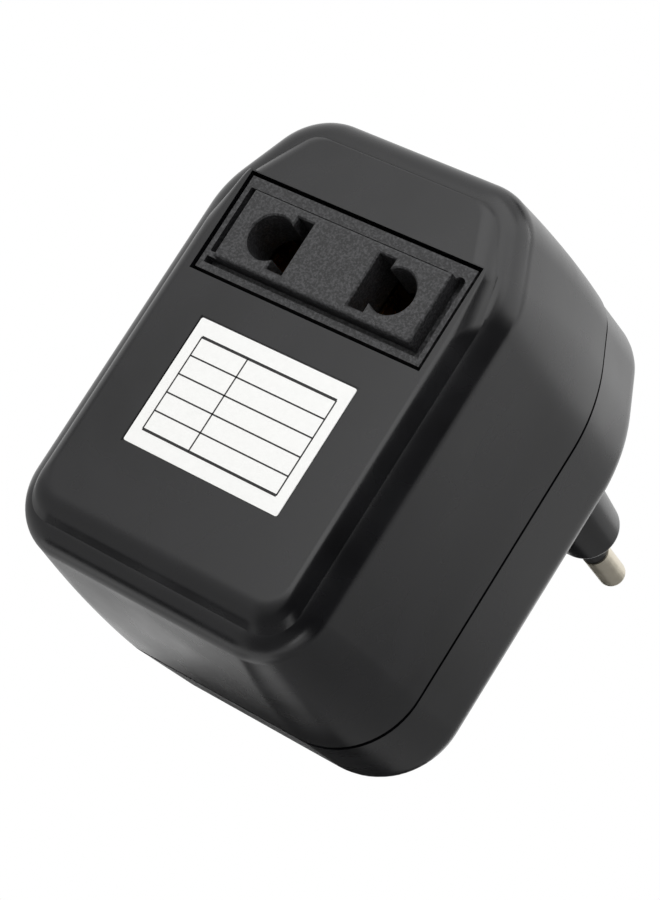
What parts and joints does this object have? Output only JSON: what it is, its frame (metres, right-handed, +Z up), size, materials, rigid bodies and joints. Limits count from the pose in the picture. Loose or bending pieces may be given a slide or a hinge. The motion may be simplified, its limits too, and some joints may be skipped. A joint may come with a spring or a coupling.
{
  "type": "travel voltage converter",
  "caption": "Black plug-in travel voltage converter: deep rounded case with a flat two-pin outlet in front, a two-pin plug behind and a voltage selector on top.",
  "frame": {"origin": "middle of the plug boss's flat end face, half way between the two pins", "axes": "+Y out of the plug boss along the pins, towards the wall; -Y the outlet side; +Z up in use; +X to the right seen from the outlet side"},
  "size_m": [0.0492, 0.0876, 0.0687],
  "materials": {
    "case_black": "moulded ABS, polished front, satin sides",
    "insert_black": "moulded heat-proof plastic, sparked surface",
    "holder_black": "moulded heat-proof plastic",
    "contact_brass": "stamped strip",
    "tag_tinned": "tinned",
    "pin_nickel": "nickel-plated brass, turned",
    "sleeve_black": "moulded",
    "core_steel": "varnished silicon-steel sheets",
    "bobbin_white": "moulded nylon",
    "copper_wire": "enamelled copper",
    "winding_film": "polyester film tape",
    "fuse_case": "drawn case",
    "screw_steel": "zinc-plated",
    "selector_red": "moulded",
    "wire_black": "PVC-insulated",
    "wire_blue": "PVC-insulated",
    "wire_red": "PVC-insulated",
    "label_white": "coated paper, self-adhesive"
  },
  "bodies": {
    "case": {"front_shell": "case_black", "rear_shell": "case_black", "outlet_insert": "insert_black", "contact_holder": "holder_black", "contact_right": "contact_brass", "contact_left": "contact_brass", "plug_pin_left": "pin_nickel", "plug_pin_right": "pin_nickel", "pin_sleeve_left": "sleeve_black", "pin_sleeve_right": "sleeve_black", "core_e": "core_steel", "core_i": "core_steel", "bobbin": "bobbin_white", "winding_inner": "copper_wire", "winding_tape": "winding_film", "winding_outer": "copper_wire", "winding_cover": "winding_film", "thermal_fuse": "fuse_case", "winding_tag_1": "tag_tinned", "winding_tag_2": "tag_tinned", "winding_tag_3": "tag_tinned", "case_screw_1": "screw_steel", "case_screw_2": "screw_steel", "case_screw_3": "screw_steel", "case_screw_4": "screw_steel", "holder_screw_1": "screw_steel", "holder_screw_2": "screw_steel", "switch_screw_1": "screw_steel", "switch_screw_2": "screw_steel", "switch_body": "holder_black", "switch_frame": "screw_steel", "switch_terminal_1": "contact_brass", "switch_terminal_2": "contact_brass", "switch_terminal_3": "contact_brass", "switch_terminal_4": "contact_brass", "switch_terminal_5": "contact_brass", "switch_terminal_6": "contact_brass", "jumper_1": "copper_wire", "jumper_2": "copper_wire", "wire_plug_switch": "wire_black", "wire_plug_common": "wire_blue", "wire_outlet_switch": "wire_black", "wire_outlet_common": "wire_blue", "wire_low_tap": "wire_red", "wire_high_tap": "wire_red", "rating_label": "label_white"},
    "selector": {"switch_slider": "selector_red"}
  },
  "joints": [
    {"name": "selector_slide", "type": "slide", "parent": "case", "child": "selector", "axis": [1, 0, 0], "range_m": [0, 0.004]}
  ]
}
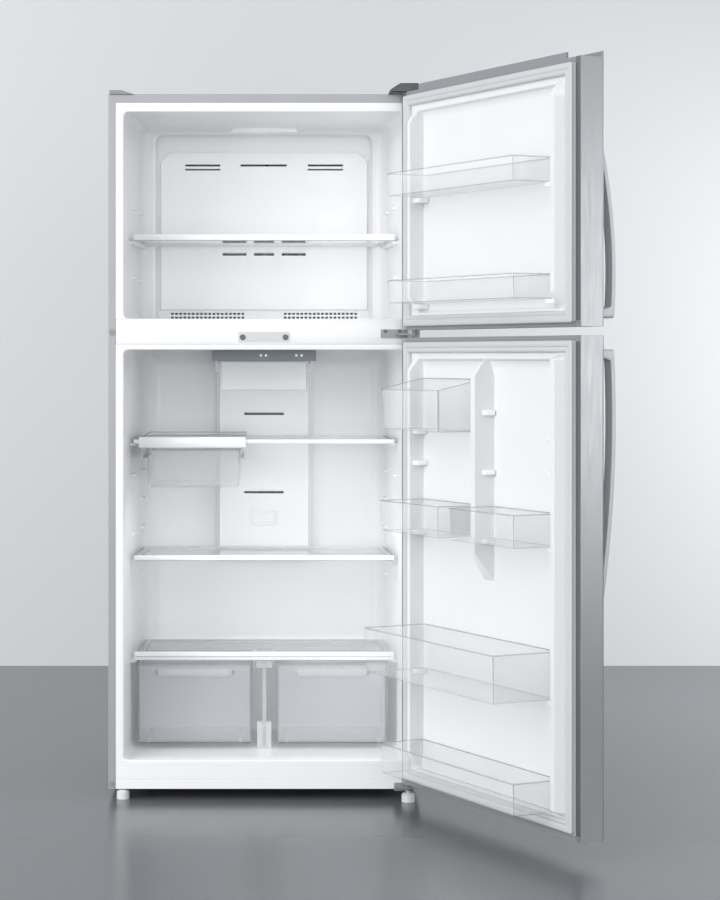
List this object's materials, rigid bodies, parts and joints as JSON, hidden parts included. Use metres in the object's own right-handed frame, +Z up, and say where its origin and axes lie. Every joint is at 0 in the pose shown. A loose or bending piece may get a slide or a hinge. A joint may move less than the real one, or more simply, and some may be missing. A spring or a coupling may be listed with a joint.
{
  "type": "top freezer refrigerator",
  "caption": "Two-door refrigerator with the freezer on top: hinged doors with bins, glass shelves, a deli drawer and crispers that slide out.",
  "frame": {"origin": "on the floor, under the middle of the cabinet's front flange, with the cabinet standing level", "axes": "+X towards the hinge side, +Y from the front flange to the back, +Z up; both doors are stored open at 116.6 degrees"},
  "size_m": [1.1225, 1.3288, 1.7176],
  "materials": {
    "cabinet_paint": "satin platinum paint",
    "zinc_steel": "matte",
    "foam": "rigid foam",
    "white_liner": "glossy moulded",
    "shelf_trim": "glossy moulded",
    "shelf_glass": "tempered glass",
    "clear_plastic": "clear moulded",
    "plate_grey": "satin",
    "screw_metal": "plated",
    "aluminium_fins": "mill",
    "black_paint": "gloss",
    "control_grey": "satin",
    "lamp_lens": "frosted",
    "fan_plastic": "satin",
    "hinge_metal": "satin",
    "dark_plastic": "textured",
    "foot_plastic": "moulded",
    "door_steel": "brushed",
    "handle_steel": "brushed",
    "gasket_rubber": "soft matte"
  },
  "bodies": {
    "cabinet": {"cabinet_shell": "cabinet_paint", "rear_panel": "cabinet_paint", "base_pan": "zinc_steel", "cabinet_insulation": "foam", "freezer_liner": "white_liner", "fridge_liner": "white_liner", "crossbar": "white_liner", "crossbar_plate": "plate_grey", "base_panel": "white_liner", "screws": "screw_metal", "trim_plugs": "plate_grey", "evaporator_cover": "white_liner", "evaporator_coil": "aluminium_fins", "air_duct": "white_liner", "control_panel": "control_grey", "lamps": "lamp_lens", "compressor": "black_paint", "condenser_coil": "black_paint", "compressor_cover": "cabinet_paint", "fan_motors": "zinc_steel", "top_hinge": "hinge_metal", "hinge_cover": "dark_plastic", "middle_hinge": "hinge_metal", "bottom_hinge": "hinge_metal", "crisper_divider": "white_liner"},
    "freezer_door": {"freezer_door_panel": "door_steel", "freezer_door_caps": "dark_plastic", "freezer_door_insulation": "foam", "freezer_door_liner": "white_liner", "freezer_gasket": "gasket_rubber", "freezer_handle": "handle_steel"},
    "fridge_door": {"fridge_door_panel": "door_steel", "fridge_door_caps": "dark_plastic", "fridge_door_insulation": "foam", "fridge_door_liner": "white_liner", "fridge_gasket": "gasket_rubber", "fridge_handle": "handle_steel"},
    "freezer_shelf": {"freezer_shelf_frame": "shelf_trim", "freezer_shelf_glass": "shelf_glass"},
    "upper_shelf": {"upper_shelf_frame": "shelf_trim", "upper_shelf_glass": "shelf_glass"},
    "lower_shelf": {"lower_shelf_frame": "shelf_trim", "lower_shelf_glass": "shelf_glass"},
    "crisper_cover": {"crisper_cover_frame": "shelf_trim", "crisper_cover_glass": "shelf_glass"},
    "deli_drawer": {"deli_drawer": "clear_plastic"},
    "left_crisper": {"left_crisper": "clear_plastic"},
    "right_crisper": {"right_crisper": "clear_plastic"},
    "freezer_upper_bin": {"freezer_upper_bin": "clear_plastic"},
    "freezer_lower_bin": {"freezer_lower_bin": "clear_plastic"},
    "dairy_bin": {"dairy_bin": "clear_plastic"},
    "left_half_bin": {"left_half_bin": "clear_plastic"},
    "right_half_bin": {"right_half_bin": "clear_plastic"},
    "gallon_bin": {"gallon_bin": "clear_plastic"},
    "bottom_bin": {"bottom_bin": "clear_plastic"},
    "evaporator_fan": {"evaporator_fan": "fan_plastic"},
    "condenser_fan": {"condenser_fan": "fan_plastic"},
    "left_foot": {"left_foot": "foot_plastic"},
    "right_foot": {"right_foot": "foot_plastic"},
    "rear_rollers": {"rear_rollers": "fan_plastic"}
  },
  "joints": [
    {"name": "freezer_door_hinge", "type": "hinge", "parent": "cabinet", "child": "freezer_door", "pos_m": [0.3603, -0.0407, 0], "axis": [0, 0, 1], "range_deg": [-116.6, 13.4]},
    {"name": "fridge_door_hinge", "type": "hinge", "parent": "cabinet", "child": "fridge_door", "pos_m": [0.3603, -0.0407, 0], "axis": [0, 0, 1], "range_deg": [-116.6, 13.4]},
    {"name": "freezer_shelf_slide", "type": "slide", "parent": "cabinet", "child": "freezer_shelf", "axis": [0, -1, 0], "range_m": [0, 0.24]},
    {"name": "upper_shelf_slide", "type": "slide", "parent": "cabinet", "child": "upper_shelf", "axis": [0, -1, 0], "range_m": [0, 0.24]},
    {"name": "lower_shelf_slide", "type": "slide", "parent": "cabinet", "child": "lower_shelf", "axis": [0, -1, 0], "range_m": [0, 0.24]},
    {"name": "crisper_cover_slide", "type": "slide", "parent": "cabinet", "child": "crisper_cover", "axis": [0, -1, 0], "range_m": [0, 0.24]},
    {"name": "deli_drawer_slide", "type": "slide", "parent": "upper_shelf", "child": "deli_drawer", "axis": [0, -1, 0], "range_m": [0, 0.2]},
    {"name": "left_crisper_slide", "type": "slide", "parent": "cabinet", "child": "left_crisper", "axis": [0, -1, 0], "range_m": [0, 0.3]},
    {"name": "right_crisper_slide", "type": "slide", "parent": "cabinet", "child": "right_crisper", "axis": [0, -1, 0], "range_m": [0, 0.26]},
    {"name": "freezer_upper_bin_lift", "type": "slide", "parent": "freezer_door", "child": "freezer_upper_bin", "axis": [0, 0, 1], "range_m": [0, 0.03]},
    {"name": "freezer_lower_bin_lift", "type": "slide", "parent": "freezer_door", "child": "freezer_lower_bin", "axis": [0, 0, 1], "range_m": [0, 0.03]},
    {"name": "dairy_bin_lift", "type": "slide", "parent": "fridge_door", "child": "dairy_bin", "axis": [0, 0, 1], "range_m": [0, 0.03]},
    {"name": "left_half_bin_lift", "type": "slide", "parent": "fridge_door", "child": "left_half_bin", "axis": [0, 0, 1], "range_m": [0, 0.03]},
    {"name": "right_half_bin_lift", "type": "slide", "parent": "fridge_door", "child": "right_half_bin", "axis": [0, 0, 1], "range_m": [0, 0.03]},
    {"name": "gallon_bin_lift", "type": "slide", "parent": "fridge_door", "child": "gallon_bin", "axis": [0, 0, 1], "range_m": [0, 0.03]},
    {"name": "bottom_bin_lift", "type": "slide", "parent": "fridge_door", "child": "bottom_bin", "axis": [0, 0, 1], "range_m": [0, 0.03]},
    {"name": "evaporator_fan_spin", "type": "hinge", "parent": "cabinet", "child": "evaporator_fan", "pos_m": [0, 0.482, 1.515], "axis": [0, 1, 0], "continuous": true},
    {"name": "condenser_fan_spin", "type": "hinge", "parent": "cabinet", "child": "condenser_fan", "pos_m": [0.02, 0.525, 0.132], "axis": [1, 0, 0], "continuous": true},
    {"name": "left_foot_turn", "type": "hinge", "parent": "cabinet", "child": "left_foot", "pos_m": [-0.34, 0.012, 0], "axis": [0, 0, 1], "continuous": true},
    {"name": "right_foot_turn", "type": "hinge", "parent": "cabinet", "child": "right_foot", "pos_m": [0.345, -0.026, 0], "axis": [0, 0, 1], "continuous": true},
    {"name": "rear_rollers_roll", "type": "hinge", "parent": "cabinet", "child": "rear_rollers", "pos_m": [0, 0.585, 0.016], "axis": [1, 0, 0], "continuous": true}
  ]
}
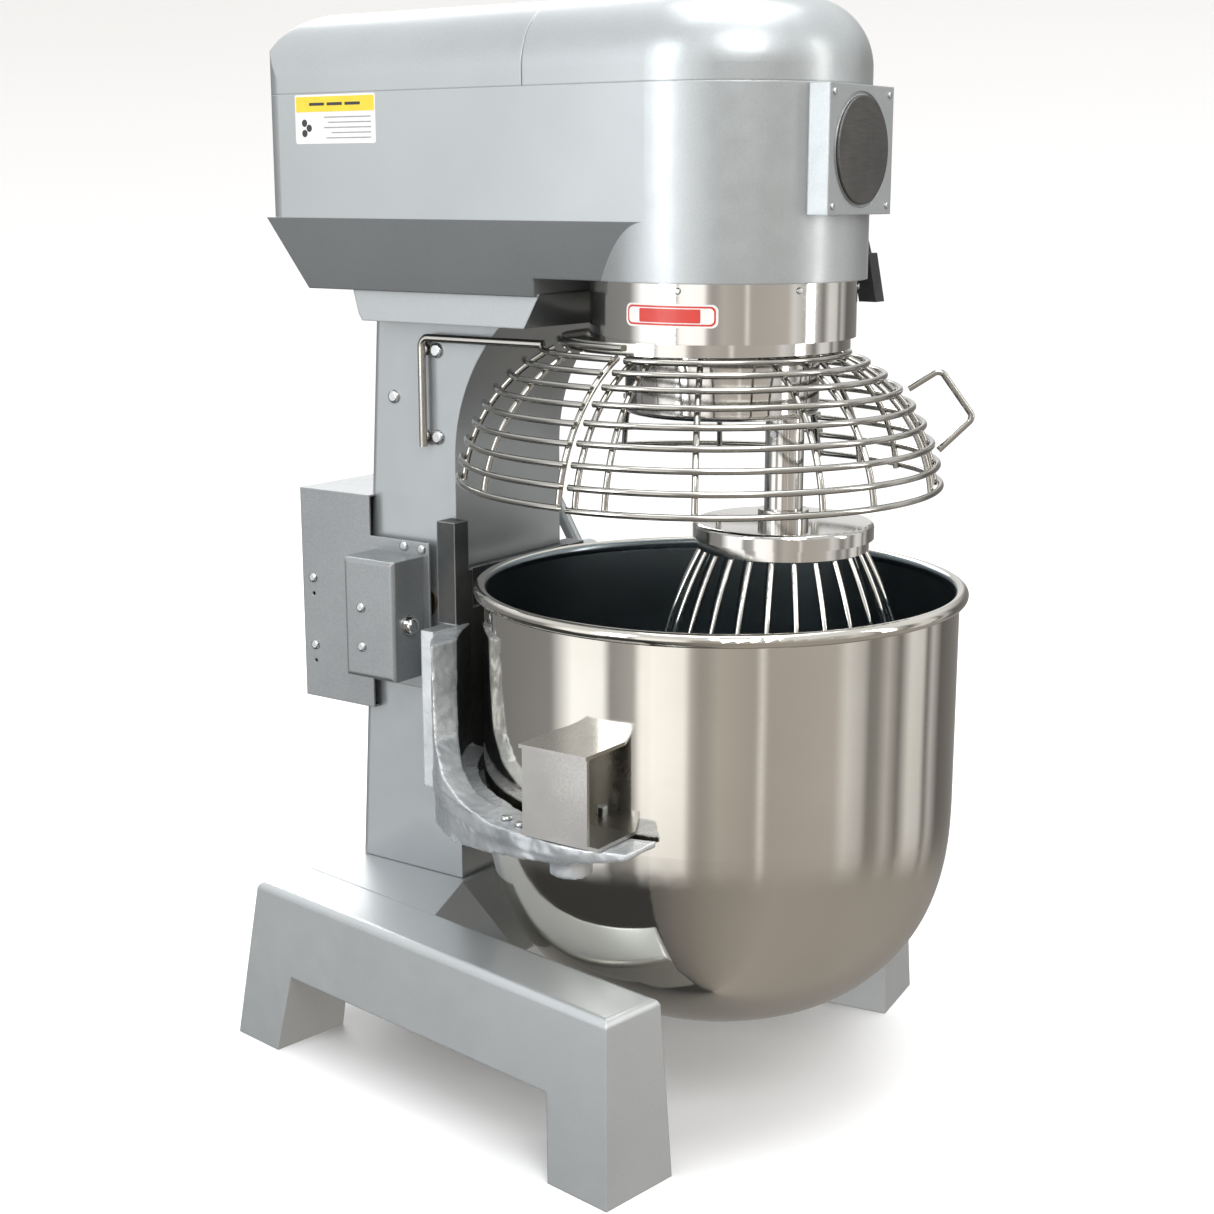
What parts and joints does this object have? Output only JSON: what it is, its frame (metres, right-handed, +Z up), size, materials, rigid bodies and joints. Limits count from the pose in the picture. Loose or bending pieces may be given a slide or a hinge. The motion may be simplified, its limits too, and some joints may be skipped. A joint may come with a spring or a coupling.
{
  "type": "commercial stand mixer",
  "caption": "Floor-standing planetary mixer on a splayed cast base, with a lift bowl, balloon whip, wire bowl guard that turns open, lift lever and speed lever.",
  "frame": {"origin": "centre of the footprint's box, on the floor", "axes": "+Z up, -Y towards the bowl's front, +X towards the side with the lift lever"},
  "size_m": [0.513, 0.5994, 0.899],
  "materials": {
    "grey_paint": "silver-grey metallic paint, satin",
    "polished_steel": "mirror-polished stainless steel",
    "wire_steel": "bright drawn stainless wire",
    "cast_yoke": "linished cast aluminium",
    "fastener": "bright zinc plated",
    "machine_steel": "machined and oiled steel",
    "aluminium": "as cast and machined",
    "bronze": "sintered bronze",
    "belt_rubber": "matt black rubber",
    "black_plastic": "black moulded phenolic",
    "light_plastic": "light grey moulded plastic"
  },
  "bodies": {
    "frame": {"base_casting": "grey_paint", "column": "grey_paint", "head_casting": "grey_paint", "front_top_cover": "grey_paint", "rear_top_cover": "grey_paint", "nose_boss": "grey_paint", "nose_cover_disc": "polished_steel", "small_screws": "fastener", "collar_ring": "polished_steel", "ring_gear": "machine_steel", "drive_plate": "aluminium", "gearbox_bearings": "machine_steel", "drive_belt": "belt_rubber", "motor_housing": "aluminium", "motor_stator": "machine_steel", "guard_left_wing": "wire_steel", "guard_right_wing": "wire_steel", "guard_ring": "polished_steel", "guard_stays": "wire_steel", "domed_bolts": "fastener", "lift_bushes": "bronze", "electrical_box": "grey_paint", "contactor": "black_plastic", "terminal_block": "light_plastic", "cable_gland": "black_plastic", "control_box": "grey_paint", "button_barrel": "polished_steel", "button_spring": "fastener"},
    "planet": {"planet_carrier": "polished_steel", "agitator_bearings": "machine_steel", "main_shaft": "machine_steel", "main_gear": "machine_steel"},
    "agitator": {"agitator_shaft": "machine_steel", "whip_hub": "polished_steel", "whip_tip": "polished_steel", "whip_wires": "polished_steel"},
    "lay_shaft": {"lay_shaft": "machine_steel", "driven_pulley": "aluminium"},
    "motor": {"motor_rotor": "machine_steel", "motor_pulley": "aluminium"},
    "selector": {"shift_fork": "machine_steel", "shift_lever": "black_plastic"},
    "shift_ring": {"shift_collar": "machine_steel"},
    "guard": {"guard_front_1": "wire_steel", "guard_front_2": "wire_steel", "guard_front_3": "wire_steel", "guard_front_4": "wire_steel", "guard_turn_ring": "polished_steel", "guard_handle": "wire_steel"},
    "carriage": {"bowl_carriage": "cast_yoke", "lift_rack": "machine_steel", "yoke_arms": "cast_yoke", "yoke_screws": "fastener"},
    "bowl": {"bowl": "polished_steel", "bowl_ears": "polished_steel"},
    "lift": {"lift_shaft": "machine_steel", "lift_lever": "grey_paint", "lift_lever_grip": "black_plastic"},
    "button": {"push_button": "polished_steel"}
  },
  "joints": [
    {"name": "planet_spin", "type": "hinge", "parent": "frame", "child": "planet", "pos_m": [0, -0.095, 0.7], "axis": [0, 0, 1], "continuous": true},
    {"name": "agitator_spin", "type": "hinge", "parent": "planet", "child": "agitator", "pos_m": [0.02983, -0.1376, 0.6], "axis": [0, 0, 1], "continuous": true},
    {"name": "lay_shaft_spin", "type": "hinge", "parent": "frame", "child": "lay_shaft", "pos_m": [0, -0.011, 0.75], "axis": [0, 0, 1], "continuous": true},
    {"name": "motor_spin", "type": "hinge", "parent": "frame", "child": "motor", "pos_m": [0, 0.183, 0.75], "axis": [0, 0, 1], "continuous": true},
    {"name": "selector_turn", "type": "hinge", "parent": "frame", "child": "selector", "pos_m": [0.1, -0.14, 0.755], "axis": [1, 0, 0], "range_deg": [-12.7, 12.7]},
    {"name": "shift_ring_slide", "type": "slide", "parent": "planet", "child": "shift_ring", "axis": [0, 0, 1], "range_m": [-0.0101, 0.0101]},
    {"name": "guard_turn", "type": "hinge", "parent": "frame", "child": "guard", "pos_m": [0, -0.079, 0.633], "axis": [0, 0, 1], "range_deg": [-110, 0]},
    {"name": "bowl_lift", "type": "slide", "parent": "frame", "child": "carriage", "axis": [0, 0, 1], "range_m": [0, 0.062]},
    {"name": "bowl_lift_off", "type": "slide", "parent": "carriage", "child": "bowl", "axis": [0, 0, 1], "range_m": [0, 0.012]},
    {"name": "lift_lever_turn", "type": "hinge", "parent": "frame", "child": "lift", "pos_m": [0.1, 0.163, 0.4], "axis": [1, 0, 0], "range_deg": [-148.2, 0]},
    {"name": "button_press", "type": "slide", "parent": "frame", "child": "button", "axis": [0, 1, 0], "range_m": [0, 0.003], "stiffness_N_per_m": 600}
  ],
  "couplings": [
    {"joint": "agitator_spin", "follows": "planet_spin", "ratio": -3.1667},
    {"joint": "lay_shaft_spin", "follows": "planet_spin", "ratio": -2.5},
    {"joint": "motor_spin", "follows": "planet_spin", "ratio": -5.0827},
    {"joint": "shift_ring_slide", "follows": "selector_turn", "m_per_rad": 0.045},
    {"joint": "lift_lever_turn", "follows": "bowl_lift", "rad_per_m": -41.667}
  ]
}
+++
Required work
Determine how many of the lines above hold the word "origin", and output that number by itself.

Exercise solution
4